Two Moats in Enterprise AI Software — Palantir vs. Alphabet
Two Moats in Enterprise AI Software — Palantir vs. Alphabet
TL;DR After the hardware layer, capex lands in the software and intelligence layer — where enterprises and governments actually use AI. I hold two names here: Palantir and Alphabet. Both ride the AI software wave, but their moats run in opposite directions. Palantir is narrow and deep — government, defense, and critical infrastructure. Alphabet is wide and massive — $243B cloud backlog, $175-185B in 2025 capex, and a vertically integrated stack that produces capex rather than just consumes it. Owning only one misses the story.
After the hardware layer, there's a second place capex lands — the software and intelligence layer, where enterprises and governments actually use AI.
This is where I hold two names: Palantir and Alphabet. Both sit in the AI software layer, but the way revenue flows and the character of their moats are completely different. One is embedded deep inside government, defense, and critical infrastructure. The other runs a hyperscaler cloud backlog and its own models — manufacturing capex cycles rather than just receiving them.
I hold both together because enterprise AI arrives through two fundamentally different mechanisms. To understand either one clearly, you have to see it against the other.
Palantir — The "Operating System" Embedded in Government and Defense
Let's be honest about Palantir first. Volatility has been high. There's been valuation noise, and there still is. So why am I not flinching? Because the contracts are real.
They recently won a contract with the FAA. They're already embedded deep inside the Department of Defense. The AIP platform is becoming, effectively, the operating system for AI-driven enterprise and government operations. This isn't "selling AI services." It's closer to "selling a core system you can't easily rip out once it's in."
Government and defense moats have two properties. First, replacement is hard. Once a system is installed, swapping it requires security clearances, retraining, and massive switching costs. Second, contract lengths are long. There's no quarterly churn like in consumer SaaS.
That's why selling Palantir on short-term noise misses the compounding window. The real value here isn't "next quarter's revenue guide" — it's "how deeply do the currently installed contracts root themselves over the next ten years."
Alphabet — The Most Underappreciated AI Compounder
Alphabet is one of the most underappreciated AI compounding machines in the market right now. And the street is finally starting to recognize it.
A few specific numbers. Google Cloud backlog just hit $243 billion. 2025 capex is running $175–$185 billion. Gemini is maturing rapidly and has closed the multimodal gap with competitors.
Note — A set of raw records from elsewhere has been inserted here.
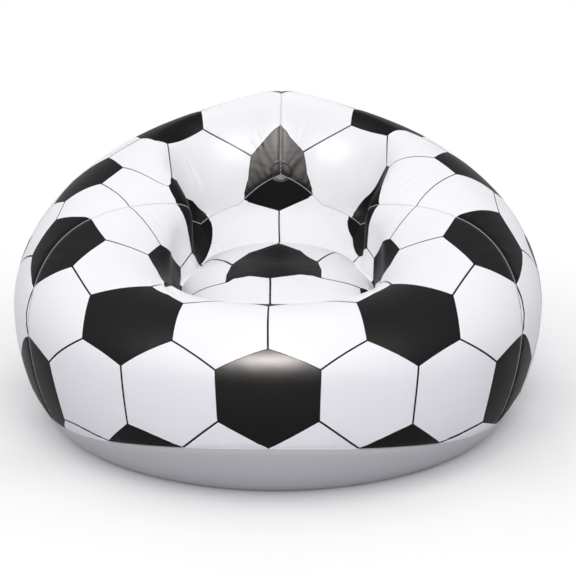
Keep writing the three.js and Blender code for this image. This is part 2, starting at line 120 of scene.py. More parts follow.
RINGS = [
    (around(radii, WIDTH / 2), around(heights, HEIGHT))
    for radii, heights in (
        (CREASE_RADIUS, CREASE_HEIGHT), (INNER_RADIUS, INNER_HEIGHT), (RIM_RADIUS, RIM_HEIGHT),
        (GIRTH_RADIUS, GIRTH_HEIGHT), (GROUND_RADIUS, BASE_SEAM_HEIGHT),
    )
]
girth_height, base_seam_height = RINGS[3][1], RINGS[4][1]


def quarter_arc(start, end, share, upright):
    """Radius and height on a quarter of an ellipse, which starts upright or level."""
    rising, turning = np.sin(share * QUARTER), 1 - np.cos(share * QUARTER)
    across, along = (turning, rising) if upright else (rising, turning)
    return start[0] + (end[0] - start[0]) * across, start[1] + (end[1] - start[1]) * along


def surface(azimuth, station):
    """Points of the chair's smooth form."""
    azimuth, station = np.broadcast_arrays(np.asarray(azimuth, float), np.asarray(station, float))
    share = [np.clip(station - k, 0, 1) for k in range(5)]
    crease, inner, rim, girth, base = ((radius(azimuth), height(azimuth)) for radius, height in RINGS)
    ground = base[0], np.zeros_like(azimuth)
    left = (1 - share[1]) ** 2
    parts = [
        (share[0] * crease[0], SEAT_CROWN + (crease[1] - SEAT_CROWN) * share[0] ** 2),
        (left * crease[0] + (1 - left) * inner[0], crease[1] + (inner[1] - crease[1]) * share[1]),
        quarter_arc(inner, rim, share[2], True),
        quarter_arc(rim, girth, share[3], False),
        quarter_arc(girth, ground, share[4], True),
    ]
    which = np.clip(np.floor(station), 0, 4).astype(int)
    radius = np.choose(which, [p[0] for p in parts])
    height = np.choose(which, [p[1] for p in parts])
    return np.stack([radius * np.sin(azimuth), -radius * np.cos(azimuth) * DEPTH / WIDTH, height], -1)


def unit(vectors):
    return vectors / np.maximum(np.linalg.norm(vectors, axis=-1, keepdims=True), 1e-12)


def normal(azimuth, station):
    """The direction out of the form. In the middle of the seat, where all azimuths meet, it is straight up."""
    aside = surface(azimuth + NORMAL_STEP, station) - surface(azimuth - NORMAL_STEP, station)
    inwards = surface(azimuth, station - NORMAL_STEP) - surface(azimuth, station + NORMAL_STEP)
    found = unit(np.cross(aside, inwards))
    near_pole = np.clip(1 - np.asarray(station) / POLE_STATION, 0, 1)[..., None]
    return unit(found * (1 - near_pole) + np.array([0, 0, 1.0]) * near_pole)


def base_seam_station(azimuth):
    return GIRTH + np.arcsin(1 - base_seam_height(azimuth) / girth_height(azimuth)) / QUARTER


def row_station(azimuth, share):
    """Station of a share of the way from the base seam to the crease."""
    start = base_seam_station(azimuth)
    return start + (CREASE - start) * share


def side_seam_azimuth(share):
    """Azimuth of the side seam, by share of the way from the base seam to the crease."""
    shares = np.array(SIDE_SEAM_TURN) * HALF_TURN
    last = len(shares) - 1
    place = np.clip(np.asarray(share) / SEAM_SHARE, 0, 1) * last
    i = np.minimum(place.astype(int), last - 1)
    return spline(*(shares[np.clip(i + k, 0, last)] for k in (-1, 0, 1, 2)), place - i)


VALLEY = SIDE_SEAM_TURN[-1] * HALF_TURN
JUNCTION_SHARE = float((base_seam_station(HALF_TURN) - JUNCTION) / (base_seam_station(HALF_TURN) - CREASE))
SEAM_BOW = 0.035


def top_seam_share(across):
    """How far up the wall the seam from a valley to the junction runs: across is 0 at the valley."""
    return SEAM_SHARE + (JUNCTION_SHARE - SEAM_SHARE) * across - SEAM_BOW * np.sin(across * HALF_TURN)


EDGE_STEPS = [0, 0.0015, 0.003, 0.005, 0.0075, 0.011, 0.0155]
# Columns and rows of the panels between their edges.
FRONT_GRID, REAR_GRID, INNER_BACK_GRID = (270, 150), (170, 150), (150, 30)
ROUND_COLUMNS = 360
SEAT_ROWS = [0, *np.linspace(0.02, 0.97, 44), 0.98, 0.988, 0.994, 1]
BASE_ROWS = [0, *np.array(EDGE_STEPS[1:]) * 3, *np.linspace(0.06, 1, 22)]


def spaced(count):
    """Shares from 0 to 1 that lie closer together at both ends, where the film dips into its welds."""
    inner = np.linspace(EDGE_STEPS[-1], 1 - EDGE_STEPS[-1], count)
    return np.concatenate([EDGE_STEPS, inner[1:-1], 1 - np.array(EDGE_STEPS[::-1])])


def front_places(across, up):
    """across runs from side seam to side seam, and up from the base seam to the crease."""
    azimuth = side_seam_azimuth(up) * (2 * across - 1)
    return azimuth, row_station(azimuth, up)


def rear_places(across, up, side):
    """across runs from the side seam to the middle of the back, and up from the base seam to the seams inside."""
    azimuth = side_seam_azimuth(up * SEAM_SHARE)
    azimuth = azimuth + (HALF_TURN - azimuth) * across
    share = up * top_seam_share(across)
    return side * azimuth, row_station(azimuth, share)


def inner_back_places(across, down):
    """across runs from valley to valley, and down from the seams to the crease."""
    inwards = 1 - abs(2 * across - 1)
    azimuth = VALLEY + (HALF_TURN - VALLEY) * inwards
    top = top_seam_share(inwards)
    side = np.where(across < 0.5, 1, -1)
    return side * azimuth, row_station(azimuth, top + (1 - top) * down)


def spaced_grid(columns, rows):
    return np.meshgrid(spaced(columns), spaced(rows))


def grid_faces(rows, columns, wraps=False):
    """Quads between the points of a grid. With wraps, the last column joins the first."""
    index = np.arange(rows * columns).reshape(rows, columns)
    if wraps:
        index = np.concatenate([index, index[:, :1]], 1)
    return np.stack([index[:-1, :-1], index[:-1, 1:], index[1:, 1:], index[1:, :-1]], -1).reshape(-1, 4)


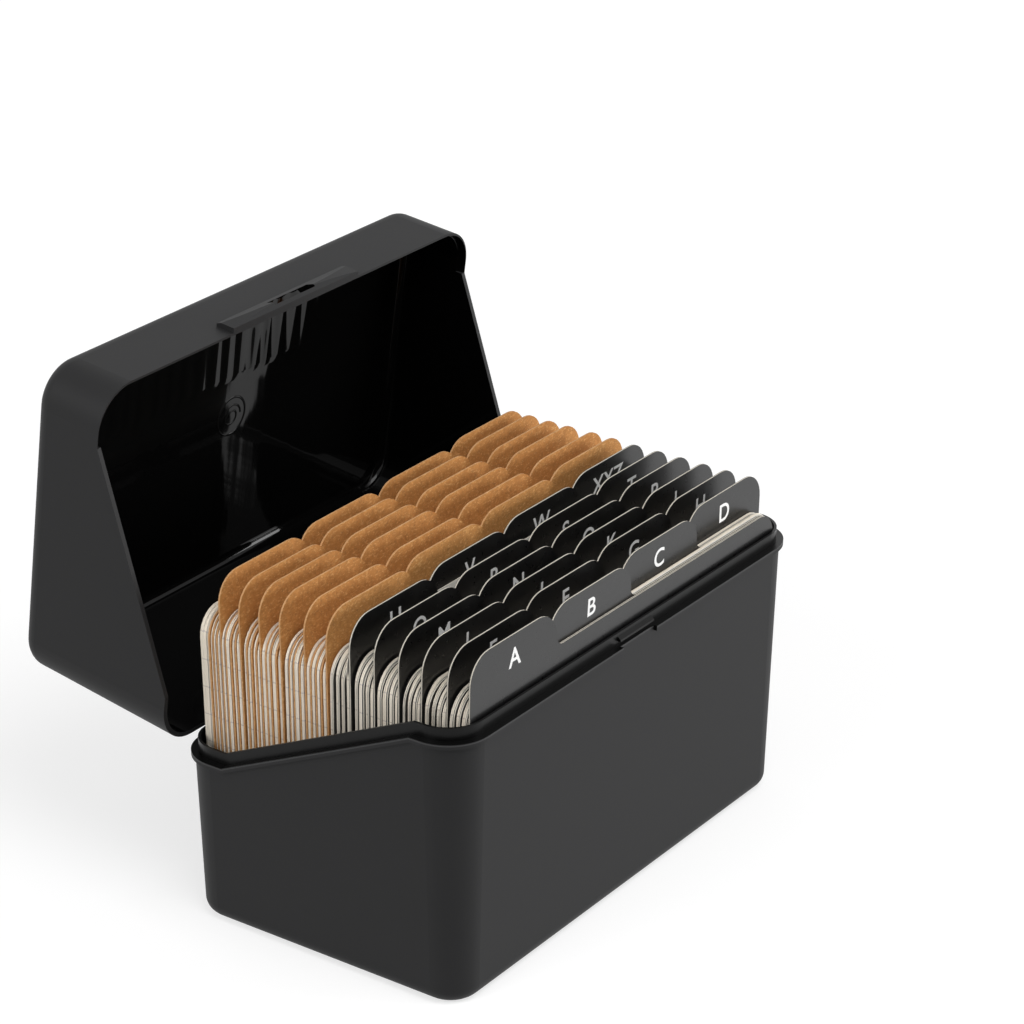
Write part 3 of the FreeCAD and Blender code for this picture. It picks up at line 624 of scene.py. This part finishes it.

Each of those numbers matters because Alphabet isn't a company that merely "benefits from AI." It's a company that manufactures the AI capex cycle itself. Its own models (Gemini), its own cloud, its own TPUs — the depth of vertical integration is arguably the deepest across all of big tech.
The $243B cloud backlog figure is already-booked demand. That's a multi-year revenue pipeline. Fulfilling it requires $175B+ in capex, and that capex flows right back into Nvidia, TSM, Micron, and Vertiv. So Alphabet sits in the software layer but simultaneously generates demand for the infrastructure layer.
The Character of the Moats — Contracts vs. Platform Scale
| Dimension | Palantir | Alphabet |
|---|---|---|
| Primary buyer | Government, defense, critical infra | Global enterprise, consumer |
| Moat character | Contract depth, security clearance, switching cost | Scale, vertical integration, own model |
| Revenue visibility | Long contracts | $243B cloud backlog |
| Stock volatility | High (valuation debate) | Medium (big tech average) |
| Risk | Valuation, commercial segment scaling | Regulation, search ad structural shift |
Both can be summarized one-line as "AI software beneficiary," but the structure underneath is entirely different. Palantir's moat is narrow and deep (government and defense). Alphabet's moat is wide and less deep individually but enormous in aggregate (global platform scale).
So How Do You Blend the Two
Asking which one to pick is a trap. These two companies work in different scenarios simultaneously.
Palantir carries the alpha when AI budget flows into government, defense, and critical infrastructure. Alphabet becomes a compounding machine when AI budget flows into enterprise cloud. Those scenarios aren't mutually exclusive. They're both happening at the same time.
If you can stomach Palantir's volatility, the right construction is a small position + long holding period. Alphabet is comparatively more stable, so you can carry more weight. Yes, the ride is bumpy — but holding both means you're positioned regardless of which path AI software dollars take.
The most underpriced risk I see, restated: the market still hasn't fully escaped the "Alphabet = ad company" framing. The moment that framing cracks, a valuation re-rating follows. Getting positioned before that re-rating is the game at this stage of the cycle.